When the Ark of the Covenant was removed from the tabernacle to be taken into battle, and subsequently lost to the Philistines, the tabernacle was finally pitched at Kirjath Jearim, and stayed there until the time of David’s reign. (1 Sam 4:1-7:1). With the ark gone, the tabernacle lost a lot of its esteem in the eyes of the Hebrew people, but finally came to rest in Jerusalem presumably stored in the area of the building which was to supersede it, the temple.

The temple was a step on from the tabernacle. Temples had always been places where gods were worshipped. David, being a man of war had not been allowed to build the temple, so it was his son, Solomon who completed the work in about 960 B.C.

If building the tabernacle had been a big community push, then this temple was a simply massive task. It required over 100,000 workmen and all the materials they needed. It was three stories high and the rooms were panelled with cedar wood, the floors were cypress, and the carved doors and walls were overlaid with gold. No stone was visible.

We know that over the years of exile, the various temples would have faced decay, and that the returning Israelites would need to find fresh vision and faith, as well as challenges from the prophets and visionaries to all pull together again to see rebuilding happen, and worship of God taking centre stage in the community again.

Buildings are always about worship.

Life Church is a worshipping community, and we are living in a day and in a city where God does not get the honour that he is due. We want to embark on our own building project, and do it in such a way that it will bring glory and honour to the one who loves this city more than any of us, and one who is jealous for its worship.

Buildings are all about worship. That’s because when we embark on such a project, it shows each of us pretty quickly what we worship. Someone once said to me ‘If you want to know what you worship, check your bank statement’. In my case I think I must worship Lord Lidl!

‘Where your treasure is, there your heart will be also’

Matthew 6:21

Seriously though – Jesus said ‘Where your treasure is, there your heart will be also’ (Matt 6:21) We can gauge what we worship by where we choose to place our time and our resources. If we only think of our own needs, our own family, our own home, then we may fall in to the trap of neglecting the community of both the church and the city.

This was the very same challenge that God brought to his people through the prophet Haggai when the temple was in ruins on the return from Babylon which I taught on at our recent One Church Conference. ‘Is it a time for you yourselves to be living in your panelled houses, while this house remains a ruin?’ Haggai 1:3-4

It is a prophetic boot up the bum to urge the people of God to take their eyes off their own frivolous pursuits, and to galvanize the community into a re-building project so that worship takes the central place, and God takes centre stage.

We have found ourselves, by God’s will, in such a season.

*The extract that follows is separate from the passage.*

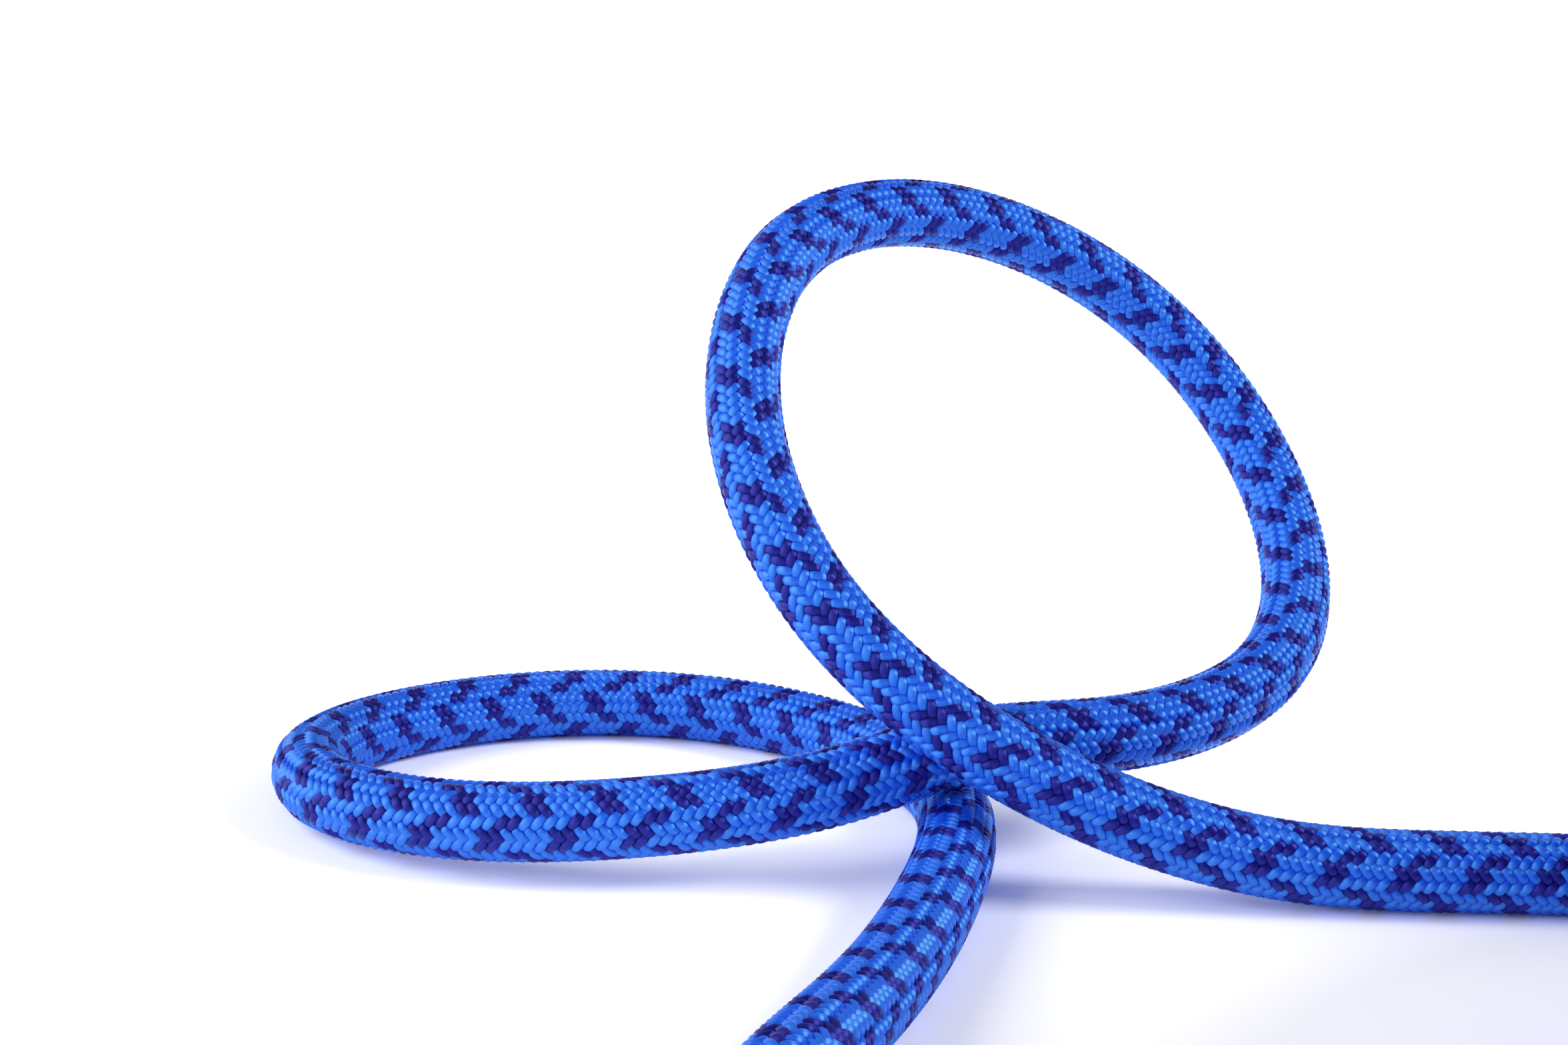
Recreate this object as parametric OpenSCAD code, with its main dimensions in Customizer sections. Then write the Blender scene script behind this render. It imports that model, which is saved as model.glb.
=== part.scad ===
// Dynamic climbing rope of kernmantle build, laid out in an open loop,
// with the rest of its length wound into a tied coil.
//
// Frame: origin under the middle of the first coil tie, on the surface that
// the rope lies on. +X runs along the rope's last straight stretch into the
// coil, +Y away from the loose tail, +Z up. Units are millimetres.

/* [Rope] */
// Diameter over the braided sheath
rope_d = 9.8; // [9.6:0.1:10]
// Thickness of the braided sheath
sheath_t = 1.1; // [0.9:0.05:1.3]
// Clearance between core strands, and between them and the sheath
strand_gap = 0.08; // [0.04:0.01:0.12]

/* [Marker tape] */
// Width of the marker tape that runs in the core
tape_w = 1; // [0.8:0.05:1.1]
// Thickness of the marker tape
tape_t = 0.12; // [0.1:0.01:0.14]

/* [Coil] */
// Layers of turns, one on the other
coil_layers = 4; // [2:2:4]
// Turns in one layer
turns_per_layer = 4.5; // [3.5:1:5.5]
// Radius of the coil's outermost turn, to the rope's centre
coil_r_out = 103.8; // [102:0.1:107]
// Clear gap between neighbouring turns
turn_gap = 0.6; // [0.5:0.05:0.8]

/* [Coil ties] */
// Width of the tape of a coil tie
tie_w = 16; // [12:1:20]
// Thickness of that tape
tie_t = 1; // [0.9:0.05:1.1]
// Clearance between a tie and the rope that it holds
tie_gap = 0.1; // [0.06:0.01:0.2]
// Length of the welded lap that closes a tie
tie_lap = 24; // [16:1:28]

/* [Rope ends] */
// Length of the shrunk sleeve on each end
sleeve_len = 30; // [24:1:34]
// Wall of that sleeve
sleeve_t = 0.45; // [0.3:0.05:0.5]
// Clearance between the sleeve's bore and the rope
sleeve_gap = 0.05; // [0.03:0.01:0.08]
// Length of the melted tip beyond the sheath
seal_len = 2.4; // [1.6:0.1:3]

/* [Hidden] */
STRANDS_OUT = 9;
STRANDS_IN = 3;
STRAND_NODES = [for (i = [1:STRANDS_OUT + STRANDS_IN])
    str("core_strand_", i < 10 ? "0" : "", i)];
TIE_NODES = ["coil_tie_1", "coil_tie_2", "coil_tie_3"];

// Route of the free stretch: control points of a cubic B-spline. It starts with
// a straight lead out of the coil, then goes up and round the standing loop,
// round the lying loop and out to the loose front end.
LEAD_STEP = 21;
LEAD_POINTS = 7;
ROUTE = [
    [-58, 105, 11.5], [-79, 108, 23], [-94, 115, 37], [-102, 129, 54.5],
    [-100, 147, 70.5], [-91, 166, 78.5], [-74, 182, 80], [-53, 191, 73.5],
    [-34, 191, 60.5], [-21, 182, 42.5], [-18, 164, 26.5], [-27.5, 141, 17],
    [-50, 122, 15], [-72, 117, 16.5], [-86, 112, 11], [-107, 105, 9],
    [-134, 107, 6.5], [-155, 120, 5.5], [-161, 140, 5.2], [-150, 159, 4.9],
    [-130, 171, 4.9], [-107, 171, 4.9], [-87, 159, 4.9], [-74, 139, 4.9],
    [-71, 118, 4.9], [-75, 95, 4.9], [-80.5, 74, 4.9], [-87.5, 53, 6],
    [-95, 32, 9], [-104, 11, 5.4], [-113, -10, 5.4], [-122, -31, 5.4],
    [-131, -52, 5.4], [-140, -73, 5.4]
];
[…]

We know that he has led us to buy and re-furbish a building. We are attempting to do that together. Just as for the tabernacle and the temple, this is not the task of the few, but of the many. Some of us will have gifts and talents to offer, others will have financial resources, but either way – this is a whole church effort. As you know I was incredibly humbled and proud of Life Church as we came to give at the One Church Conference. Over £250,000. Wow! That is spectacular. Well done for showing again who you worship with such gusto!

Yet this is just the beginning of a mighty task which lies ahead of us, and I’d encourage each of us to see that incredible offering as our first big step in this adventure.

Let’s agree together to give it our all, but let’s never get so bogged down in the ‘how?’ of a building project that we lose sight of the ‘why?’.

Buildings are all about worship.

Let’s worship him with all of our heart, soul, mind, strength, gifts, wisdom, abilities, and yes, all of our money too, and may we know God’s blessing on us as we enter this new season of adventure together.